A desumanidade da Vale passa por tudo isso acima relatado. E piora ainda mais quando as últimas notícias são no sentido de que o Corpo de Bombeiros Militar de Minas Gerais atualizou para 169 o número de mortes em decorrência do rompimento da barragem da mineradora Vale em Brumadinho. A corporação informou que dois corpos foram retirados da lama de rejeitos nos últimos dois dias. Fragmentos de corpos também foram localizados pelas equipes nas últimas horas. De acordo com boletim da Defesa Civil do estado, todos os óbitos já foram identificados.
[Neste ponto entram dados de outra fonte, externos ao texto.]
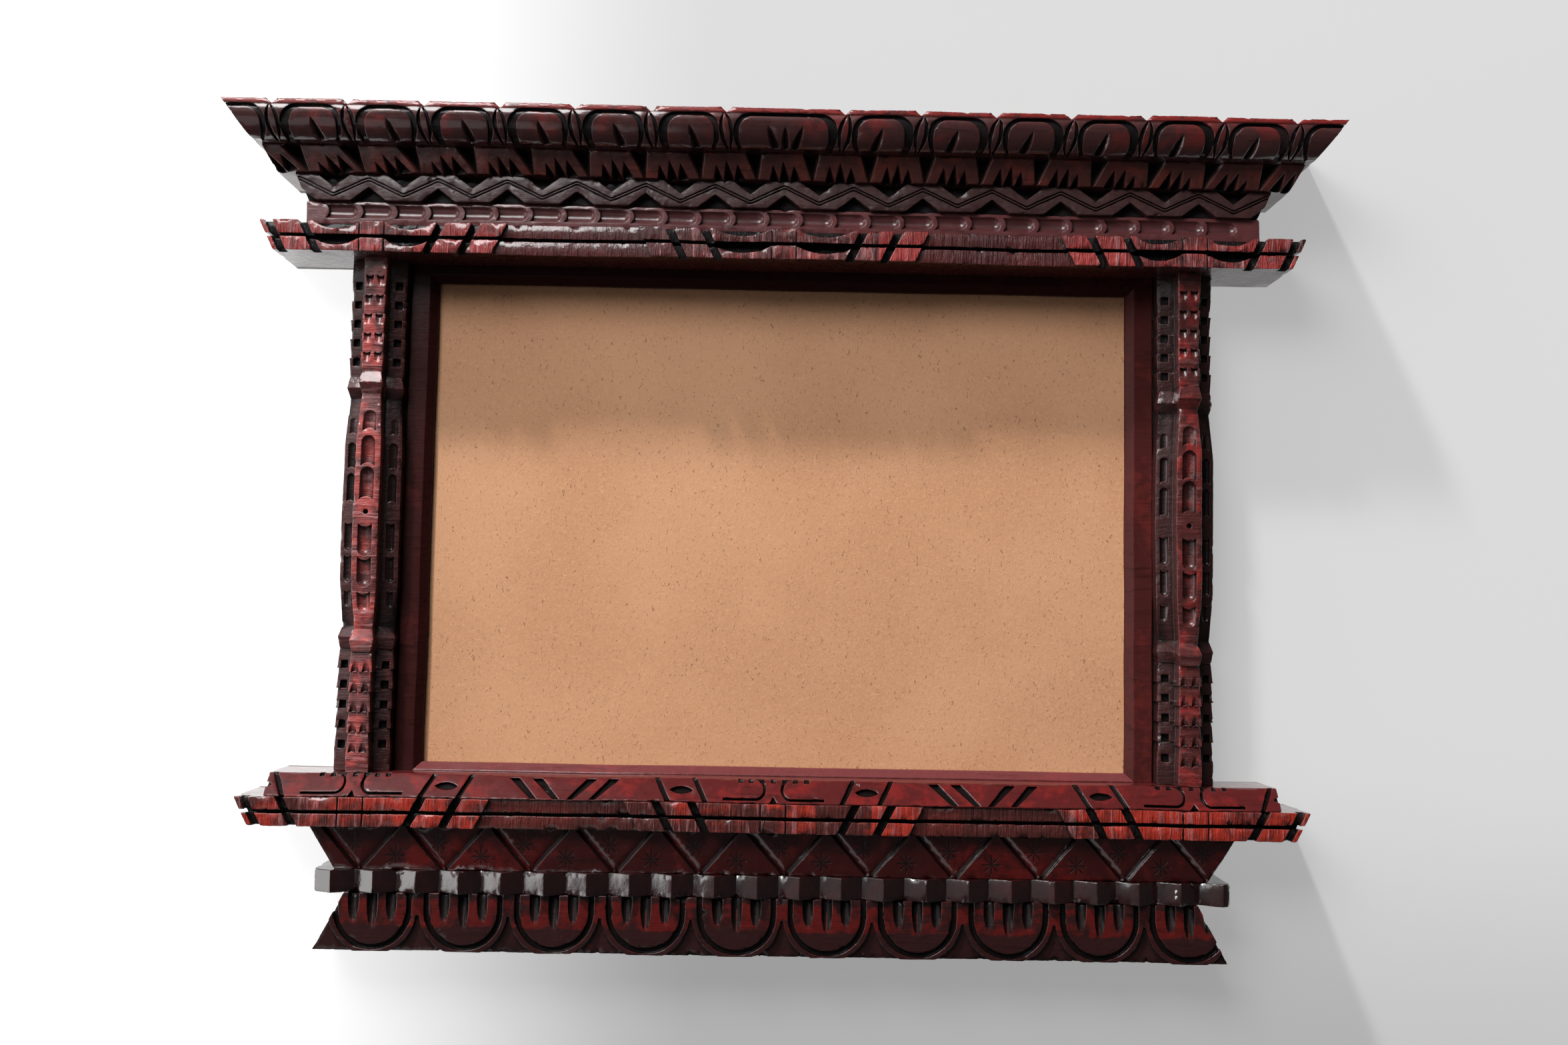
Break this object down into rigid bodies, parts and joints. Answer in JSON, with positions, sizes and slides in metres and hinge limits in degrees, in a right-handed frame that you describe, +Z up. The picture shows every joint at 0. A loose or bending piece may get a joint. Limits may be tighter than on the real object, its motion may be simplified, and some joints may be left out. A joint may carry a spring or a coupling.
{
  "type": "picture frame",
  "caption": "Carved wooden window frame used as a picture frame: stacked moulded bands above and below, side posts, inner frame, backing board and rear hangers.",
  "frame": {"origin": "middle of the lintel's back face, on the wall plane", "axes": "+X to the viewer's right along the lintel, +Y into the wall, +Z up; the carved face looks towards -Y"},
  "size_m": [0.45, 0.048, 0.3371],
  "materials": {
    "red_lacquer": "glossy red-brown lacquer over carved hardwood, rubbed to bright red on the edges",
    "dark_lacquer": "glossy black-brown lacquer",
    "fibreboard": "bare matt fibreboard with fine flecks",
    "bare_wood": "bare turned wood",
    "steel": "zinc-plated",
    "brass": "dull brass plate"
  },
  "bodies": {
    "frame": {"crown_band": "red_lacquer", "leaf_band": "red_lacquer", "lintel": "red_lacquer", "left_post": "red_lacquer", "right_post": "red_lacquer", "sill_moulding": "red_lacquer", "sill_beam": "red_lacquer", "frieze_panel": "red_lacquer", "dentil_beam": "red_lacquer", "apron_band": "red_lacquer", "zigzag_band": "dark_lacquer", "bead_band": "dark_lacquer", "rail_top": "dark_lacquer", "rail_bottom": "dark_lacquer", "stile_left": "dark_lacquer", "stile_right": "dark_lacquer", "backing_board": "fibreboard", "cornice_pegs": "bare_wood", "sill_pegs": "bare_wood", "button_screws": "steel", "hanger_strap_left": "brass", "hanger_strap_right": "brass", "hanger_screws": "brass"},
    "button_upper_left": {"button_upper_left": "steel"},
    "button_upper_right": {"button_upper_right": "steel"},
    "button_lower_left": {"button_lower_left": "steel"},
    "button_lower_right": {"button_lower_right": "steel"},
    "hanger_ring_left": {"hanger_ring_left": "brass"},
    "hanger_ring_right": {"hanger_ring_right": "brass"}
  },
  "joints": [
    {"name": "turn_upper_left", "type": "hinge", "parent": "frame", "child": "button_upper_left", "pos_m": [-0.15145, -0.0023, -0.05125], "axis": [0, 1, 0], "range_deg": [-90, 90]},
    {"name": "turn_upper_right", "type": "hinge", "parent": "frame", "child": "button_upper_right", "pos_m": [0.15145, -0.0023, -0.05125], "axis": [0, 1, 0], "range_deg": [-90, 90]},
    {"name": "turn_lower_left", "type": "hinge", "parent": "frame", "child": "button_lower_left", "pos_m": [-0.15145, -0.0023, -0.17525], "axis": [0, 1, 0], "range_deg": [-90, 90]},
    {"name": "turn_lower_right", "type": "hinge", "parent": "frame", "child": "button_lower_right", "pos_m": [0.15145, -0.0023, -0.17525], "axis": [0, 1, 0], "range_deg": [-90, 90]},
    {"name": "ring_swing_left", "type": "hinge", "parent": "frame", "child": "hanger_ring_left", "pos_m": [-0.1675, -0.0015, -0.03225], "axis": [1, 0, 0], "range_deg": [0, 180]},
    {"name": "ring_swing_right", "type": "hinge", "parent": "frame", "child": "hanger_ring_right", "pos_m": [0.1675, -0.0015, -0.03225], "axis": [1, 0, 0], "range_deg": [0, 180]}
  ]
}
A tragédia na mina Córrego do Feijão, nos arredores da capital mineira, deixou ainda 141 pessoas desaparecidas - entre funcionários da mineradora, terceirizados que prestavam serviços à Vale e membros da comunidade.

A desumanidade da Vale, empresa multimilionária, não deixa os seus dirigentes agir em prol do bem da coletividade. Todos os seus membros, da média à mais alta direção, enxergam apenas lucros e dividendos, e desmerecem a vida dos seres humanos comuns. Triste isso, mas é assim que se avalia a percepção deles, do governo estadual e dos políticos que defendem a mineração a qualquer preço no estado de Minas Gerais, mesmo que seja à custa de centenas de vidas humanas e destroçamentos de famílias inteiras nas terras dos Inconfidentes. Muito triste isso, mas é a realidade que se apresenta no cenário atual do dinheiro, do capital, do investimento e do desenvolvimento empresarial. Primeiro, os impostos, os lucros e a riqueza de uns poucos. Depois, se sobrar tempo, a preocupação mínima com os cidadãos.

E assim caminham a desumanidade da Vale e a omissão do governo.

Wilson Campos (Advogado/Especialista em Direito Tributário, Trabalhista, Cível e Ambiental). 

   

Comentários

  1. Essa de que a Vale é uma jóia foi de dar medo. Pior ainda foi o governador Zema dizer que foi um acidente. Será que esse pessoal não tem temor a DEUS? Será que essa gente da empresa e do governo não enxergam a realidade do que aconteceu, do crime cometido e da irresponsabilidade de todos os envolvidos??? Todos desumanos, como bem disse o dr. Wilson Campos. Todos insensíveis e sem amor nenhum ao próximo. Cadê o respeito? Cadê a Justiça brasileira? Cadê a dignidade humana? Parabéns apenas para o autor do artigo, porque a Vale e o governo merecem pêsames e votos de vergonha, vergonha e vergonha!!! Dra. Juliana MS. pós doutorado em medicina social.